Kids today don’t know what they have. If I could have seen that future back then, my head would have exploded.

Necessity is indeed the mother of Invention. It’s a pity that all little Invention can do to get that drunken whore’s love is make shinier cellphones and handbags.

Anyway, the interwebs aren’t sci-fi. Don’t you realize what our most sci-fi achievement is? If you look up once in a while you might see it, 'cause, barring the moon, the brightest object in the night sky is a fucking SPACECRAFT!!!

It’s not cool when you have to sleep in a drawer because renting an apartment costs five grand, though.

A friend of mine has lived in Japan for some time and says that in Japan you pretty much still have caste rules, and as a foreigner you’re basically on the same level as a turd. Is it really so bad? And how does Resident Evil 5 fit into this?

One of the conversations I usually have with teachers are how trips to the library have changed for kids today. Do kids today even go to the library to do research for book reports? It’s absolutely a completely different world from having to go develop a search plan before you even hit the card catalog of my youth.
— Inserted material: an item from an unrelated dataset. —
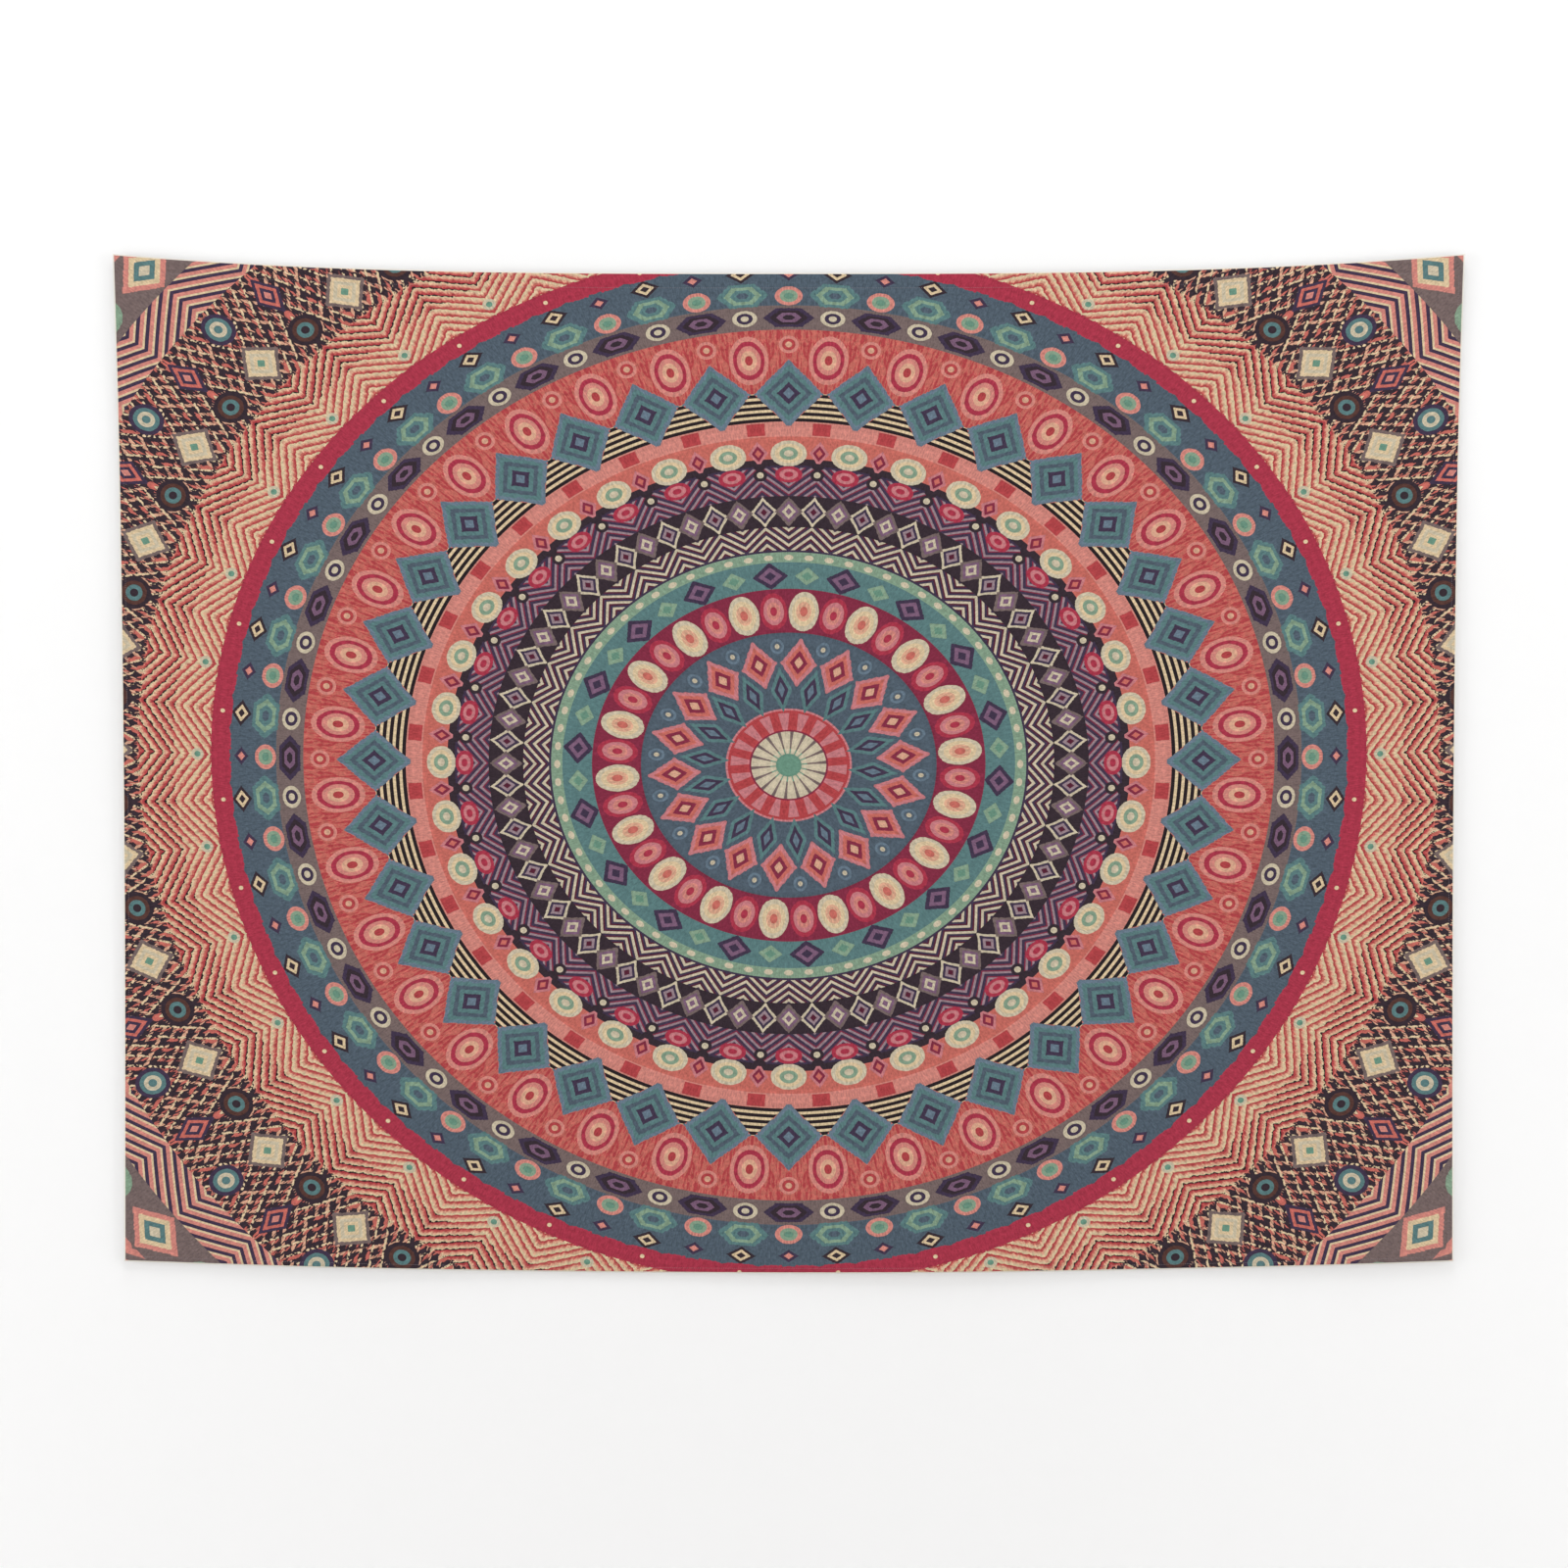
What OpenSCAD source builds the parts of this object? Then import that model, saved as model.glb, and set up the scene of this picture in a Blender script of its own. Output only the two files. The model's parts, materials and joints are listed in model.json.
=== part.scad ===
// Tapestry wall hanging: one printed cloth panel with sewn hems, hung by two cord loops on two nails.
// The wall is the plane y = 0, and the printed face looks along -Y. The origin lies on the wall,
// midway between the two nails.

/* [Cloth panel] */
// Width of the finished cloth at its top edge
cloth_w = 2000; // [1200:10:2400]
// Height of the finished cloth as it hangs
cloth_h = 1490; // [1000:10:1800]
// Thickness of the solid that stands for the cloth
cloth_t = 1.2; // [1:0.1:1.6]
// Height of the top corners above the nails
corner_z = 7; // [6:0.5:12]

/* [Hang of the cloth] */
// How far the top edge sags between the corners
top_sag = 28; // [0:1:40]
// How far each side edge draws in towards the bottom
side_in = 17; // [0:1:30]
// How far the bottom edge dips at its middle
bottom_dip = 18; // [0:1:30]
// Distance of the fold line below the nails
fold_drop = 745; // [400:5:800]

/* [Hems] */
// Depth of the top hem
top_hem_w = 25; // [24:1:40]
// Depth of the side and bottom hems
hem_w = 10; // [8:1:14]
// Thickness that a folded hem adds at the back
hem_t = 0.8; // [0.6:0.1:1]
// Distance of the stitching from a hem's inner edge
stitch_inset = 2; // [1.5:0.5:3]
// Width of a row of stitching
stitch_w = 0.8; // [0.6:0.1:1]
// How far the thread stands proud of the cloth
stitch_t = 0.3; // [0.2:0.05:0.3]

/* [Hanging loops] */
// Distance of each nail from the cloth's corner
nail_inset = 25; // [15:1:40]
// Diameter of the loop cord
cord_d = 2; // [1.6:0.1:2]
// Distance between the two legs of a loop
loop_w = 8.8; // [8.8:0.1:12]
// Length of a loop's legs below its top bar
loop_drop = 18.4; // [17:0.1:20]

/* [Nails] */
// Diameter of the nail in the wall
nail_d = 2.4; // [2.2:0.1:2.8]
// Diameter of the nail's neck, which the loop hangs on
neck_d = 2; // [1.8:0.1:2]
// Diameter of the nail head
head_d = 6; // [4:0.5:6]
// Thickness of the nail head
head_t = 1; // [0.8:0.1:1]
// Distance from the wall to the back of the head
nail_out = 7; // [6.5:0.5:8]
// Depth of the nail in the wall
nail_in = 20; // [16:1:40]
// Length of the nail's point
point_l = 4; // [3:0.5:6]

/* [Care label] */
// Width of the blank care label
label_w = 30; // [20:1:50]
// Height of the blank care label
label_h = 45; // [30:1:70]
// Height of the label above the bottom corner
label_up = 120; // [60:10:300]
// Thickness of the label
label_t = 0.4; // [0.3:0.1:0.6]

/* [Hidden] */
half_w = cloth_w / 2;
nail_x = half_w - nail_inset;
cord_r = cord_d / 2;
// clearance between a loop and the nail's neck
loop_gap = 0.2;
// clearance between a loop and the back of the nail head
bar_gap = 0.6;
// clearance between the nail head and the hem
head_gap = 0.4;
// how far the thick shank stands out of the wall
neck_gap = 0.5;
// strip left open above the fold line, where the cloth bends
fold_gap = 5;
bend_r = cord_d;
// straight pieces that the top edge and a side edge are made of
edge_steps = 24;
side_steps = 12;
fine = 48;

hem_back = -(nail_out + head_t + head_gap);
cloth_back = hem_back - hem_t;
cloth_front = cloth_back - cloth_t;
cloth_mid = cloth_back - cloth_t / 2;
swing_y = -(nail_out - cord_r - bar_gap);
swing_z = neck_d / 2 + cord_r + loop_gap;
fold_z = -fold_drop;
leg_shift = swing_y - hem_back - cord_r;
leg_tilt = atan(leg_shift / loop_drop);
leg_l = loop_drop / cos(leg_tilt);
// length of the thread round the foot of a leg, its height above the foot and its thickness
tack_l = 4;
tack_up = 0.6;
tack_wall = 0.4;

// Height of the top and bottom edges at u, which runs from -1 at the left side to 1 at the right
function top_z(u) = corner_z - top_sag * (1 - pow(abs(u), 3));
function bottom_z(u) = corner_z - cloth_h - bottom_dip * (1 - u * u);

// Half the width of the hanging cloth at v, which runs from 0 at the top to 1 at the bottom
function reach(v) = half_w - side_in * (1 - pow(1 - v, 3));

// Where the flat cloth's point (u, v) hangs, as [x, z]
function hang(u, v) = [u * reach(v), top_z(u) * (1 - v) + bottom_z(u) * v];

// Outline of the part of the cloth between u0 and u1 and between v0 and v1
function patch(u0, u1, v0, v1) = concat(
    [for (i = [0 : edge_steps]) hang(u0 + (u1 - u0) * i / edge_steps, v0)],
    [for (i = [1 : side_steps]) hang(u1, v0 + (v1 - v0) * i / side_steps)],
    [for (i = [1 : edge_steps]) hang(u1 + (u0 - u1) * i / edge_steps, v1)],
    [for (i = [1 : side_steps - 1]) hang(u0, v1 + (v0 - v1) * i / side_steps)]
);

// A flat piece of the given outline, from back face y to y - t
module slab(outline, y, t) {
    translate([0, y, 0])
        rotate([90, 0, 0])
            linear_extrude(height = t)
                polygon(outline);
}

// Everything above the open strip at the fold line, or everything below the fold line
module above_fold() {
    translate([-cloth_w, -cloth_w / 2, fold_z + fold_gap])
        cube([2 * cloth_w, cloth_w, cloth_h]);
}

module below_fold() {
    translate([-cloth_w, -cloth_w / 2, fold_z - cloth_h])
        cube([2 * cloth_w, cloth_w, cloth_h]);
}

// The upper or the lower part of a piece that crosses the fold
module upper_part() {
    intersection() {
        children();
        above_fold();
    }
}

module lower_part() {
    intersection() {
        children();
        below_fold();
    }
}

module cloth_panel() {
    slab(patch(-1, 1, 0, 1), cloth_back, cloth_t);
}

// The upper half of the printed panel, which turns on the nails
module printed_cloth_upper() {
    color("#6a4a58")
        upper_part()
            cloth_panel();
}

// The lower half, with a rounded top edge on the fold line
module printed_cloth_lower() {
    fold_v = (top_z(1) - fold_z) / (top_z(1) - bottom_z(1));
    bead_l = 2 * reach(fold_v) - 2;
    color("#6a4a58")
        union() {
            lower_part()
                cloth_panel();
            translate([-bead_l / 2, cloth_mid, fold_z])
                rotate([0, 90, 0])
                    cylinder(h = bead_l, r = cloth_t / 2, $fn = fine);
        }
}

top_v = top_hem_w / cloth_h;
bottom_v = 1 - hem_w / cloth_h;
side_u = 1 - hem_w / half_w;

module top_hem() {
    color("#e9e2dc")
        slab(patch(-1, 1, 0, top_v), hem_back, hem_t);
}

module bottom_hem() {
    color("#e9e2dc")
        slab(patch(-1, 1, bottom_v, 1), hem_back, hem_t);
}

// side is -1 for the left hem and 1 for the right hem
module side_hem(side) {
    color("#e9e2dc")
        slab(patch(side * side_u, side, top_v, bottom_v), hem_back, hem_t);
}

module left_hem_upper() {
    upper_part()
        side_hem(-1);
}

module left_hem_lower() {
    lower_part()
        side_hem(-1);
}

module right_hem_upper() {
    upper_part()
        side_hem(1);
}

module right_hem_lower() {
    lower_part()
        side_hem(1);
}

// A row of stitching seen on both faces: one bead on the hem and one on the printed face
module stitch_row(u0, u1, v0, v1) {
    color("#8c7f86")
        union() {
            slab(patch(u0, u1, v0, v1), hem_back + stitch_t, stitch_t);
            slab(patch(u0, u1, v0, v1), cloth_front, stitch_t);
        }
}

module top_hem_stitching() {
    v0 = top_v - (stitch_inset + stitch_w) / cloth_h;
    stitch_row(-side_u, side_u, v0, v0 + stitch_w / cloth_h);
}

module bottom_hem_stitching() {
    v0 = bottom_v + stitch_inset / cloth_h;
    stitch_row(-side_u, side_u, v0, v0 + stitch_w / cloth_h);
}

module side_hem_stitching(side) {
    u0 = side_u + stitch_inset / half_w;
    gap = stitch_inset / cloth_h;
    stitch_row(side * u0, side * (u0 + stitch_w / half_w), top_v + gap, bottom_v - gap);
}

module left_hem_stitching_upper() {
    upper_part()
        side_hem_stitching(-1);
}

module left_hem_stitching_lower() {
    lower_part()
        side_hem_stitching(-1);
}

module right_hem_stitching_upper() {
    upper_part()
        side_hem_stitching(1);
}

module right_hem_stitching_lower() {
    lower_part()
        side_hem_stitching(1);
}

// Puts a loop part at a loop's top bar, leaning forward so that the legs meet the hem
module at_loop(side) {
    translate([side * nail_x, swing_y, swing_z])
        rotate([-leg_tilt, 0, 0])
            children();
}

module loop_bend(side) {
    translate([side * (loop_w / 2 - bend_r), 0, -bend_r])
        rotate([90, 0, 0])
            rotate([0, 0, side > 0 ? 0 : 90])
                rotate_extrude(angle = 90, $fn = fine)
                    translate([bend_r, 0])
                        circle(r = cord_r, $fn = fine);
}

// A cord loop: a straight top bar, two round bends and two legs
module hanging_loop(side) {
    bar_l = loop_w - 2 * bend_r;
    color("#efe9e2")
        at_loop(side)
            union() {
                translate([-bar_l / 2, 0, 0])
                    rotate([0, 90, 0])
                        cylinder(h = bar_l, r = cord_r, $fn = fine);
                for (s = [-1, 1]) {
                    loop_bend(s);
                    translate([s * loop_w / 2, 0, -leg_l])
                        cylinder(h = leg_l - bend_r, r = cord_r, $fn = fine);
                }
            }
}

// Thread wrapped over the foot of each leg, down to the hem
module loop_tacks(side) {
    tack_r = cord_r + tack_wall;
    color("#f4f0ea")
        difference() {
            intersection() {
                at_loop(side)
                    for (s = [-1, 1])
                        translate([s * loop_w / 2, 0, tack_up - leg_l])
                            union() {
                                cylinder(h = tack_l, r = tack_r, $fn = fine);
                                translate([-tack_r, -2 * tack_r, 0])
                                    cube([2 * tack_r, 2 * tack_r, tack_l]);
                            }
                translate([-cloth_w, hem_back, -cloth_h])
                    cube([2 * cloth_w, nail_out, 2 * cloth_h]);
            }
            at_loop(side)
                for (s = [-1, 1])
                    translate([s * loop_w / 2, 0, -2 * leg_l])
                        cylinder(h = 3 * leg_l, r = cord_r, $fn = fine);
        }
}

// A round nail along +Y into the wall: head, neck, a thicker shank and a point
module nail(side) {
    head_r = head_d / 2;
    neck_r = neck_d / 2;
    shank_r = nail_d / 2;
    edge = head_t / 3;
    neck_end = head_t + nail_out - neck_gap;
    tip = head_t + nail_out + nail_in;
    color("#b9bbbf")
        translate([side * nail_x, -(nail_out + head_t), 0])
            rotate([-90, 0, 0])
                rotate_extrude($fn = fine)
                    polygon([
                        [0, 0],
                        [head_r - edge, 0],
                        [head_r, edge],
                        [head_r, head_t],
                        [neck_r, head_t],
                        [neck_r, neck_end],
                        [shank_r, neck_end],
                        [shank_r, tip - point_l],
                        [0, tip]
                    ]);
}

// A blank label sewn into the side hem on the back, near the lower corner
module care_label() {
    x1 = side_u * reach(1);
    z0 = bottom_z(1) + label_up;
    color("#f7f5f0")
        translate([x1 - label_w, cloth_back, z0])
            cube([label_w, label_t, label_h]);
}

printed_cloth_upper();
printed_cloth_lower();
top_hem();
bottom_hem();
left_hem_upper();
left_hem_lower();
right_hem_upper();
right_hem_lower();
top_hem_stitching();
bottom_hem_stitching();
left_hem_stitching_upper();
left_hem_stitching_lower();
right_hem_stitching_upper();
right_hem_stitching_lower();
hanging_loop(-1);  // left_hanging_loop
hanging_loop(1);  // right_hanging_loop
loop_tacks(-1);  // left_loop_tacks
loop_tacks(1);  // right_loop_tacks
nail(-1);  // left_nail
nail(1);  // right_nail
care_label();
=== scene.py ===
import json
import math

import bpy
import numpy as np
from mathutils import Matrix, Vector


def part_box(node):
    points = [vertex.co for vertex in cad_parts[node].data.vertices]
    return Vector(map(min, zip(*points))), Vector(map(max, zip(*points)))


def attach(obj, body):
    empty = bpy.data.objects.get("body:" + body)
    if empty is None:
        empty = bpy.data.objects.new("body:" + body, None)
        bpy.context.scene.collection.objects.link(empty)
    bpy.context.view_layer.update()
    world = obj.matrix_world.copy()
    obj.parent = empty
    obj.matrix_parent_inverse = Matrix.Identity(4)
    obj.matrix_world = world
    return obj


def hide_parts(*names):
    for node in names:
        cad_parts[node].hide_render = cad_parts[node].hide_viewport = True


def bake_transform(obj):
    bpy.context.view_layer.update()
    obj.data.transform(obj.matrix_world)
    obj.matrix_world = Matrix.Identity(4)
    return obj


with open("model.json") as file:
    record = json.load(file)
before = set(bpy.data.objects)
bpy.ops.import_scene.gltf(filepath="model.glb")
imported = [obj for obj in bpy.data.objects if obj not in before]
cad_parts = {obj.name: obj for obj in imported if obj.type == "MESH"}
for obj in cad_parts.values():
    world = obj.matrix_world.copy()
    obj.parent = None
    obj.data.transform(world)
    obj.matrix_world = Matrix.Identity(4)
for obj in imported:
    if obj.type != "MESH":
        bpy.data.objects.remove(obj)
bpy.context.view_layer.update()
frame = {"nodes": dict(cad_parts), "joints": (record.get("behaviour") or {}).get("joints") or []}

# ---------------------------------------------------------------- sizes, in metres
cloth_low, cloth_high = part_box("printed_cloth_upper")
hem_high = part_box("top_hem")[1]
nail_low, nail_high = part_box("right_nail")
swing, fold = frame["joints"]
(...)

Like six or so years ago, I managed the transition of my old middle school’s library from card catalogs to digital. I typed the cards into a computer but had to use a word processor to make the book labels because the printer couldn’t handle it.

Six years ago. Now you can transition just by scanning the cards, ripping the text from the image, and using a cheapo label printer. Amazing.

I had to go to the orthodontist recently to get my bonded retainer fixed, and motherfucker pulled out a UV raygun thing to dry out the glue. Something that used to take fifteen minutes of squirming in a chair, trying not to lick your teeth, is now over in a few seconds of BZZZZZing. Insane.